Today, thousands will march in Manchester to protest against the Government's foreign policy: accusations range from Mr Blair's delay in calling for a ceasefire in Lebanon, to the closeness of his relations with the United States, to the armed interventions in Afghanistan and Iraq. Staged on the eve of the Labour Party conference, it is confidently expected to be the biggest such event ever held in Manchester.

Yesterday saw the first appearance of the Hizbollah leader, Sheikh Hassan Nasrullah, since the ceasefire was declared in Lebanon five weeks ago. Addressing a mass rally in the heavily damaged southern suburbs of Beirut, he declared that Hizbollah had won a "divine victory". If anyone doubted the counterproductive effect of Israel's bombardment on Hizbollah's support and morale, here was proof. The ceasefire may be holding, but the repercussions - for Israel's image and for the balance of power in the region - will be lasting.

The previous day, a United Nations report stated that human rights in Iraq were in a worse state now than they had been when Saddam Hussein was in charge, with torture as prevalent, if not more so, than before. Given that the cruelty of Saddam Hussein's regime was cited as the second major justification for the US and British intervention - after the threat from (non-existent) weapons of mass destruction, this is an outcome that exposes the truly catastrophic folly of the enterprise.

In the United States, meanwhile, the principled stand of Senator John McCain, combined with pre-election trepidation in Congress, forced President Bush to make concessions to his own Republican Party over the treatment of suspected terrorists. The compromise means that the administration has stopped short - just - of renouncing the Geneva Conventions. But it still leaves the CIA with far more latitude in its interrogation techniques than should be acceptable in a constitutional democracy.

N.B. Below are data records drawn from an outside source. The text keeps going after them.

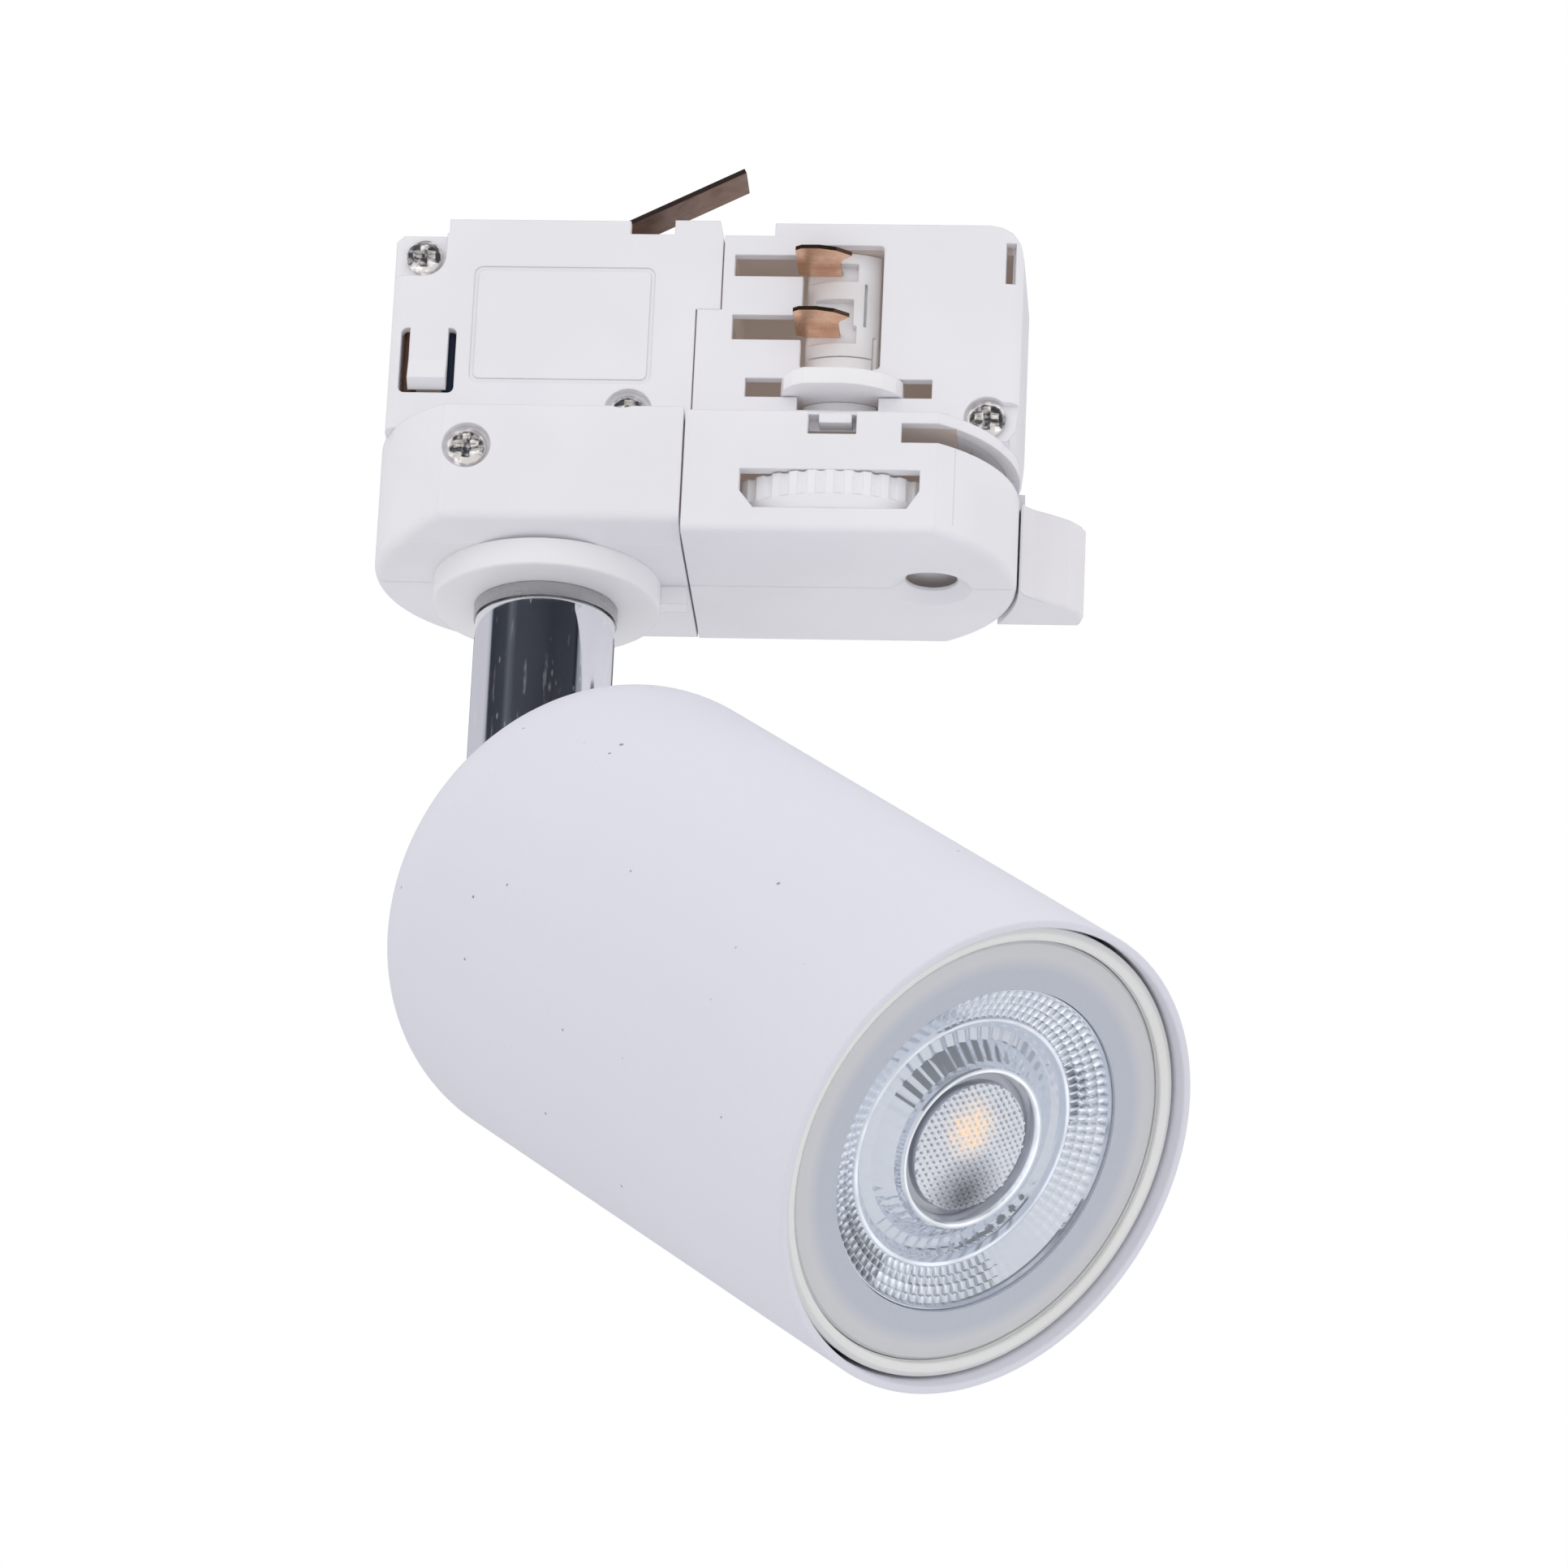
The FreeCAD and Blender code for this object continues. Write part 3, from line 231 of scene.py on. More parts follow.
    def bump(self, height, depth, strength=1.0, soft_edge=0.0):
        """Bump of this depth in metres; soft_edge rounds the shading of sharp edges by that radius."""
        node = self.add("ShaderNodeBump")
        node.inputs["Strength"].default_value = strength
        node.inputs["Distance"].default_value = depth
        self.link(height, node.inputs["Height"])
        if soft_edge:
            edge = self.add("ShaderNodeBevel", samples=6)
            edge.inputs["Radius"].default_value = soft_edge
            self.link(edge.outputs["Normal"], node.inputs["Normal"])
        self.link(node.outputs["Normal"], self.shader.inputs["Normal"])


def tint(colour, factor):
    return tuple(min(1.0, part * factor) for part in colour[:3])


# ---------------------------------------------------------------- materials

def bounce_paint_mask(make):
    """1 on the walls inside the track housings and inside the base covers, where painted shade and painted bounce
    light go.
    """
    places = [make.axis(letter) for letter in "XYZ"]
    masks = []
    for box in SHELL_INSIDES:
        sides = [make.between(place, low * MM, high * MM) for place, (low, high) in zip(places, box)]
        masks.append(make.all_of(*sides))
    return make.maths("MAXIMUM", *masks)


def moulded_plastic(name, colour, rough=0.42, grain=0.00001, edge=0.00025, depth=0.04, painted_bounce=False):
    """Injection-moulded plastic: faint flow shading, fine grain and softened edges; light enters to a depth. With
    painted_bounce, the inside walls are painted a warm shade with faint emission for bounced light.
    """
    make = Material(name)
    broad = make.noise(55.0, 2.0)
    fine = make.noise(900.0, 4.0, 0.6)
    base = make.blend(make.remap(broad, 0.35, 0.65, 0.0, 1.0), tint(colour, 0.975), tint(colour, 1.015))
    dust = make.cells(420.0)
    speck = make.remap(dust, 0.03, 0.05, 1.0, 0.0)
    rare = make.remap(make.noise(140.0, 1.0), 0.60, 0.66, 0.0, 0.35)
    base = make.blend(make.maths("MULTIPLY", speck, rare), base, tint(colour, 0.7))
    if painted_bounce:
        # Painted shade and bounce light: the inside walls are coloured warm grey-brown and given faint emission.
        mask = bounce_paint_mask(make)
        base = make.blend(mask, base, (0.56, 0.49, 0.45))
        make.glow((0.085, 0.070, 0.062), mask)
    make.colour(base)
    make.roughness(make.remap(fine, 0.3, 0.7, rough - 0.05, rough + 0.07))
    make.set(IOR=1.49)
    make.shader.inputs["Subsurface Weight"].default_value = depth
    make.shader.inputs["Subsurface Radius"].default_value = (2 * MM, 2 * MM, 2 * MM)
    make.shader.inputs["Subsurface Scale"].default_value = 1.0
    make.bump(fine, grain, 0.6, edge)
    return make.material


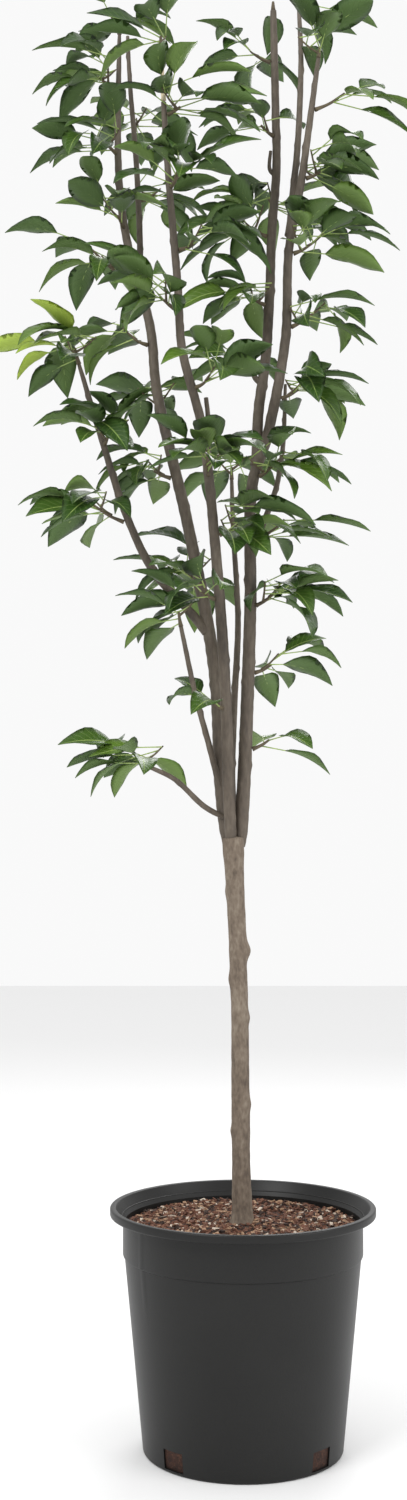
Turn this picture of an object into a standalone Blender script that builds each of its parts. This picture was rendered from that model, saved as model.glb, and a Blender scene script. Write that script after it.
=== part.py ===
"""A young pineapple pear tree, about 2 m tall, in a round nursery pot. Metres, +Z up.

The origin is the centre of the pot's flat underside, +X is the right and +Y the back. A bare trunk
stands in the potting mix and forks into upright masts. Short leafy spurs grow all along the masts,
and each spur with its twigs and leaves is one closed solid that keeps to its own space.
"""

import math
from collections import namedtuple

import bmesh
import bpy
import numpy as np
from mathutils import Matrix, Vector
from mathutils.bvhtree import BVHTree

MM = 0.001
GAP = 0.0003

# Pot: a moulded shell with a rolled lip, a straight collar, a tapered wall and four base windows.
POT_HEIGHT = 0.320
LIP_RADIUS = 0.178
LIP_DEPTH = 0.011
LIP_WIDTH = 0.0085
LIP_ROUND = 0.0018
COLLAR_RADIUS = 0.1607
COLLAR_BOTTOM = 0.2557
COLLAR_STEP = 0.0024
BASE_RADIUS = 0.1333
BASE_ROUND = 0.004
WALL = 0.0026
FLOOR = 0.004
POT_SIDES = 36
WINDOW_WIDTH = 0.033
WINDOW_BOTTOM = 0.0045
WINDOW_TOP = 0.030
WINDOW_ANGLES = (47.0, 137.0, 227.0, 317.0)

# Potting mix: fills the pot to a little under the lip.
SOIL_TOP = 0.297

# Trunk, in millimetres: height, lean to +X, lean to +Y, radius.
TRUNK_SIDES = 12
TRUNK_FOOT = 1000 * (SOIL_TOP + GAP)
TRUNK_STATIONS = (
    (TRUNK_FOOT, -1, 0, 18.0),
    (304, -1, 0, 15.6),
    (318, -1, 0, 13.8),
    (360, -2, 0, 12.6),
    (467, -3, 0, 12.3),
    (583, -4, 0, 11.6),
    (640, -6, 0, 11.8),
    (662, -6, 0, 12.8),
    (685, -7, 0, 12.1),
    (745, -10, -1, 12.4),
    (790, -12, -2, 14.2),
    (812, -13, -2, 14.6),
)

# Limbs, in millimetres: the way is what the middle of the limb passes through, butt to tip.
# A stub is a pruned shoot: height on the limb, direction, rise, length and radius.
Limb = namedtuple("Limb", "name butt tip sides way stubs")
TAPER = 0.55
STATION_SPACING = 52.0
LIMBS = (
    Limb("west_mast", 9.8, 2.2, 8,
         ((-19, 5, 800), (-29, 12, 890), (-38, 22, 1048), (-74, 34, 1243), (-116, 44, 1425),
          (-128, 48, 1530), (-160, 52, 1649), (-173, 54, 1760), (-172, 56, 1949)), ()),
    Limb("front_mast", 8.4, 2.0, 8,
         ((-15, -7, 800), (-19, -14, 880), (-22, -24, 980), (-30, -38, 1118), (-46, -60, 1296),
          (-56, -68, 1365), (-81, -80, 1459), (-87, -86, 1545), (-102, -95, 1723),
          (-109, -100, 1861)),
         ((1358, 40, 80, 42, 3.4),)),
    Limb("east_mast", 9.6, 2.6, 8,
         ((-3, 1, 800), (4, 2, 930), (11, -4, 1130), (12, -11, 1280), (36, -22, 1366),
          (58, -36, 1486), (62, -46, 1600), (79, -56, 1696), (102, -64, 1861)), ()),
    Limb("middle_mast", 7.4, 4.2, 8,
         ((20, -14, 1318), (22, -12, 1390), (33, 2, 1475), (39, 14, 1570), (42, 24, 1650),
          (49, 30, 1745), (48, 30, 1830), (45, 28, 1970)),
         ((1432, 190, 76, 44, 3.6), (1735, 185, 78, 36, 2.6))),
    Limb("east_rod", 5.0, 2.6, 6,
         ((63, -46, 1625), (69, -30, 1690), (77, -14, 1770), (82, 0, 1880), (80, 8, 1962)), ()),
    Limb("west_rod", 4.6, 2.4, 6,
         ((-143, 50, 1588), (-143, 74, 1657), (-149, 96, 1775), (-159, 112, 1900),
          (-163, 118, 1975)), ()),
    Limb("low_west_rod", 4.4, 2.6, 6,
         ((-29, 8, 876), (-48, -8, 948), (-64, -22, 1006), (-83, -38, 1095)), ()),
    Limb("far_west_bough", 6.4, 2.4, 6,
         ((-48, 25, 1096), (-82, 16, 1134), (-124, 5, 1181), (-160, -6, 1257), (-190, -15, 1350),
          (-222, -23, 1455)), ()),
    Limb("low_west_bough", 4.2, 2.6, 6,
         ((-20, 0, 838), (-52, -8, 855), (-90, -18, 890), (-126, -28, 908)), ()),
    Limb("rear_bough", 5.4, 2.4, 6,
         ((-8, 6, 806), (-14, 26, 890), (-10, 56, 1000), (-4, 90, 1120), (-10, 122, 1250),
          (-12, 140, 1330)), ()),
    Limb("rear_east_rod", 4.4, 2.0, 6,
         ((13, -2, 1204), (30, 22, 1246), (50, 50, 1306), (60, 74, 1372), (64, 96, 1458)), ()),
)

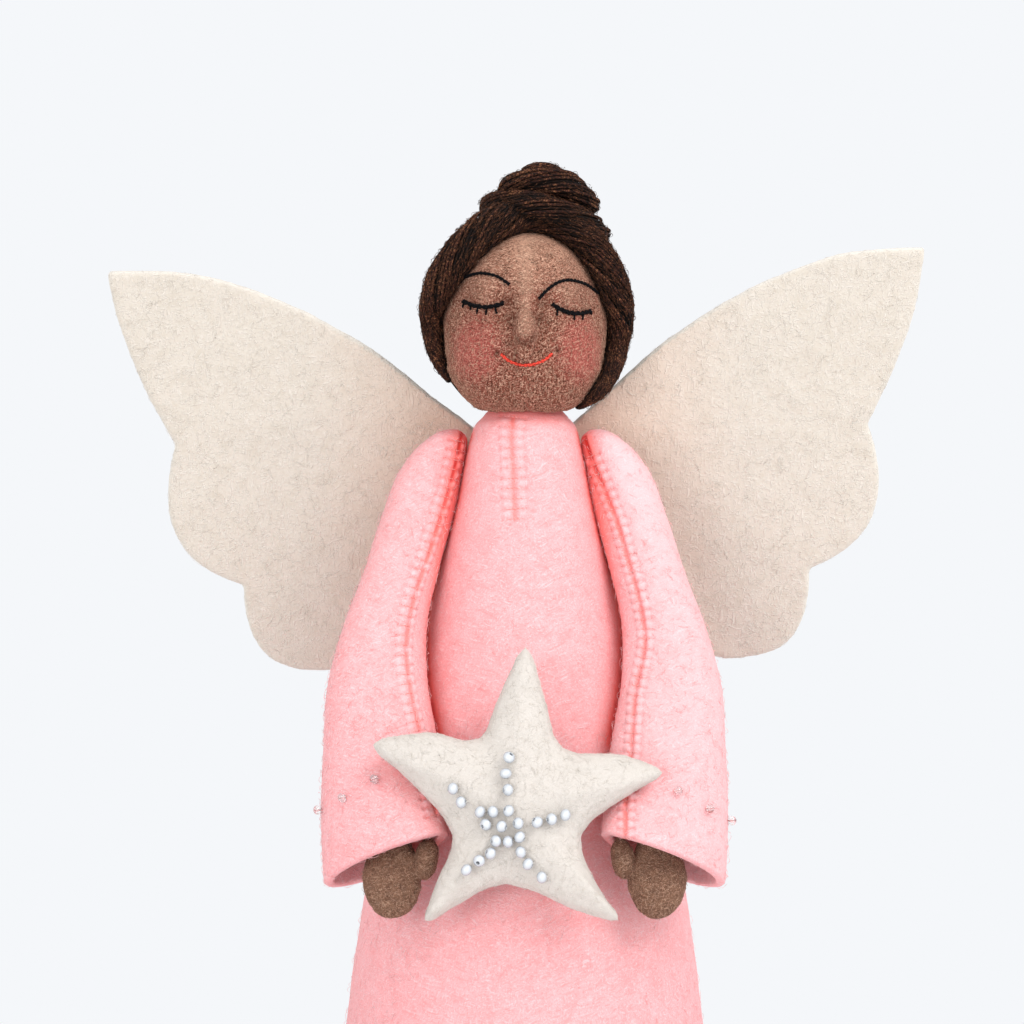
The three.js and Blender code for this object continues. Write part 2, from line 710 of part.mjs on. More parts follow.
const starPlace = new THREE.Group();
const cuffMiddle = sleeveStations(1).at(-1).centre;
starPlace.position.set(starShift, cuffMiddle.y - starAheadShare * starReach, cuffMiddle.z + starLift);
starPlace.rotation.set(toRadians(-starLean), 0, toRadians(starTurn));
arms.add(starPlace);
const star = piece('star', starSurface(), whiteWool);
starPlace.add(star);

// Each bead is dropped on to the front of the star, where it is sewn
starBeadShares.forEach(([x, z], k) => {
  const spot = new THREE.Vector3(x * starReach, 0, z * starReach);
  const bead = piece(`star_bead_${String(k + 1).padStart(2, '0')}`, seedBead(starBeadRadius), pearlGlass);
  bead.position.copy(sewnOn(star, new THREE.Vector3(0, -1, 0), spot, starBeadRadius));
  starPlace.add(bead);
});

console.log(`least gap between turns of the bun: ${leastRopeGap().toFixed(2)} mm`);

export default model;
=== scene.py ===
# %% [markdown]
# # A felt angel for the top of a Christmas tree
# The angel is sewn and needle-felted from sheep's wool. A hollow cone of thick felt is the dress, a hard
# ball of felted wool is the head, yarn is laid over it as hair, and a puffy star lies between the hands.
# Everything is built in metres around the CAD model, which gives each piece its size and its place.

# %% Load the frame
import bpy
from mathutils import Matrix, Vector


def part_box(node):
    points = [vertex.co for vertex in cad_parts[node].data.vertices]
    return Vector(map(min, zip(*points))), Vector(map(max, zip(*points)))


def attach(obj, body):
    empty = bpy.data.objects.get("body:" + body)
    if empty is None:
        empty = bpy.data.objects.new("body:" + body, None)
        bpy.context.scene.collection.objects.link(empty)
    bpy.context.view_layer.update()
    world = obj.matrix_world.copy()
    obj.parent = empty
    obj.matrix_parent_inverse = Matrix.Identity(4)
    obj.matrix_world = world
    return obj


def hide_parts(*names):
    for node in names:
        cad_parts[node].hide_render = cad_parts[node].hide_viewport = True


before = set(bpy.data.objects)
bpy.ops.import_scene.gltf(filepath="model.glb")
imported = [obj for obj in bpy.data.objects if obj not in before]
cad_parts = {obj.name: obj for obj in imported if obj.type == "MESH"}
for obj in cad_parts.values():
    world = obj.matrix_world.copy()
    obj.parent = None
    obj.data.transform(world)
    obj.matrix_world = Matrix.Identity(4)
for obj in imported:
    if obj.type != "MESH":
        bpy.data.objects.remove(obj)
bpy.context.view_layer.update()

# %% Modules and units
import math
from contextlib import contextmanager

import bpy
import numpy as np
from mathutils import Vector
from mathutils.bvhtree import BVHTree
from mathutils.kdtree import KDTree

MM = 0.001
FULL_TURN = 2 * math.pi
SIDES = {"left": -1, "right": 1}

# %% [markdown]
# ## Camera
# The photograph looks straight at the angel from about 1.3 m away, level with the star's tip. One pixel
# is 0.27 mm wide in the plane of the dress's axis. With the camera in place, a stitch or a lash can be
# found by the pixel it shows at, and dropped along that line of sight on to the wool that carries it.

# %% Camera
PHOTO_PIXELS = 1024
PIXEL_SIZE = 0.27 * MM
EYE = Vector((-3.5, -1300, 177.7)) * MM
bpy.ops.object.select_all(action="DESELECT")
bpy.ops.object.camera_add(location=EYE, rotation=(math.pi / 2, 0, 0))
camera = bpy.context.object
camera.name = "camera"
camera.data.lens = camera.data.sensor_width * -EYE.y / (PHOTO_PIXELS * PIXEL_SIZE)
bpy.context.scene.camera = camera
print("lens", round(camera.data.lens, 1), "mm")


def line_of_sight(column, row):
    """Direction from the camera through a pixel of the photograph."""
    middle = PHOTO_PIXELS / 2
    return Vector(((column - middle) * PIXEL_SIZE, -EYE.y, (middle - row) * PIXEL_SIZE)).normalized()


# %% [markdown]
# ## Tools used again and again
# An operator acts on all that is selected, and the CAD nodes arrive selected, so each step begins by
# selecting one piece alone. Modifiers are applied at once, because the shape that they give is then pushed
# about point by point: a felt piece gets its dents and grooves from moved points, as a needle gives them.

# %% Selecting, modifiers and points
def pick(piece):
    """Make one piece the only selected and active one."""
    bpy.ops.object.select_all(action="DESELECT")
    piece.select_set(True)
    bpy.context.view_layer.objects.active = piece


@contextmanager
def edit_mode(piece):
    """Edit Mode, entered with all of one piece selected."""
    pick(piece)
    bpy.ops.object.mode_set(mode="EDIT")
    bpy.ops.mesh.select_all(action="SELECT")
    yield
    bpy.ops.object.mode_set(mode="OBJECT")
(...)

As if this was not enough, a slew of reports from Afghanistan illustrated how far US and British intervention has gone awry. An urgent Nato appeal to member states for reinforcements received no response, save for the slightly accelerated arrival of a Polish contingent. Then, even as a senior British officer claimed that British casualties were far higher than official figures suggested, the Defence Secretary, Des Browne, had the effrontery to admit "surprise" at the level of Taliban resistance. Apparently all the questions raised at the outset about the true nature of the operation, had provoked not a sliver of doubt in his department.

Not a day has gone by without some adverse development that has its origin in our ill-considered or poorly executed foreign intervention. What unites the marchers in Manchester today is the view that the Blair government has been on the wrong side of pretty much every conflict it has entered in the name of George Bush's "war on terror".

The disaffection of Labour's rank and file on foreign policy will make itself felt at next week's party conference, and the extent to which Iraq hobbles British diplomacy is ever more apparent. In the United States, Mr McCain's opposition showed how far Mr Bush now faces real limits on his own, and America's, power.

In sum, this week offers more than a revision course. It has supplied a whole instruction manual on how to lose friends and alienate people, while paying a high price in blood, treasure and national dignity, for the privilege.